Beneath it, number 1 — 12.
Write 12 things you associate with your muscle memory object.
Example: I see the Karate Kid fence.
1. Karate Kid
2. The 80s
3. Big hair
4. Fatal Attraction
Your title is: What's My Version of Linda's £200,000 to £673. You have 15 minutes to write. You must use your title, your object, and your 12 associations. Strike them off the list when they are used. Type it up. Create a file. Date it. Log it there.
7. Discovery
Today, as I am generating my 8-stations mind-map to help me write this newsletter/chapter, I discover I do not go down into the underworld to rescue my subconscious, but to rescue traumatised 16-year-old me.
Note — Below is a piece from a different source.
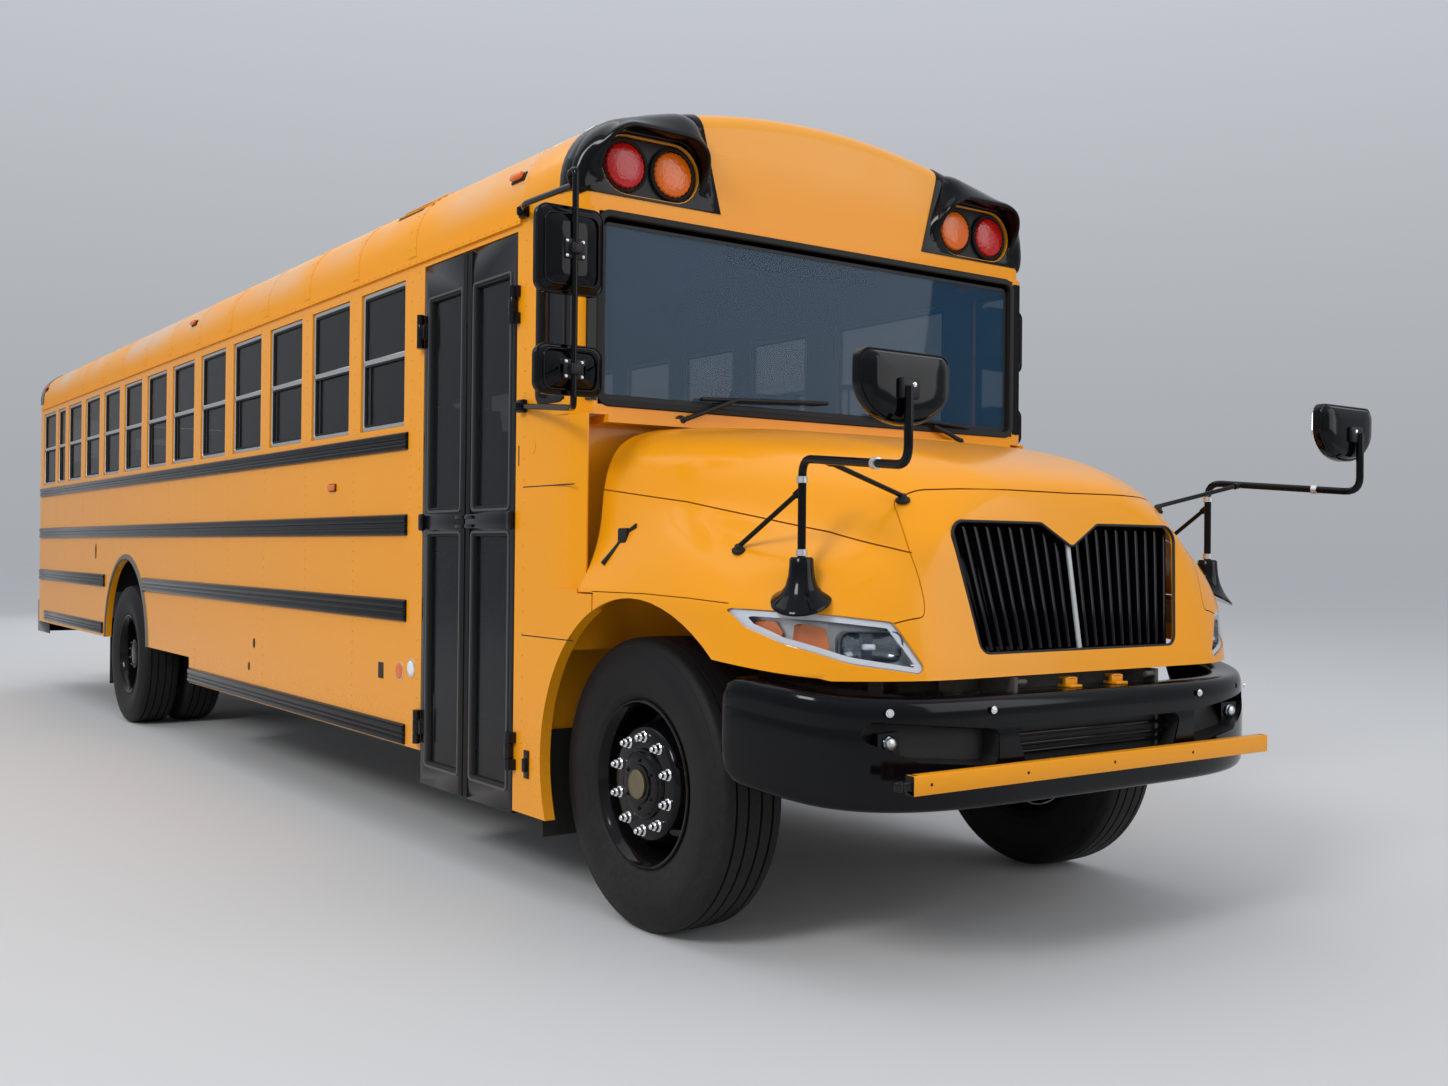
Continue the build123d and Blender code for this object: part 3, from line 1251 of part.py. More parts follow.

First, I have to find her. That quest has taken 25 years, through 8 major art projects.

8. Your Discovery
· What have you discovered?
· Journal about it.
· Complete 3 pages — every day.
· Julia Cameron's Morning pages. In the author's words.
· Game changer for me.
· You have to get used to writing for no one, so you trust yourself.
· You can privately write 3 pages of shit.
· But, I guarantee, you will dredge one fragment of gold per 3 pages.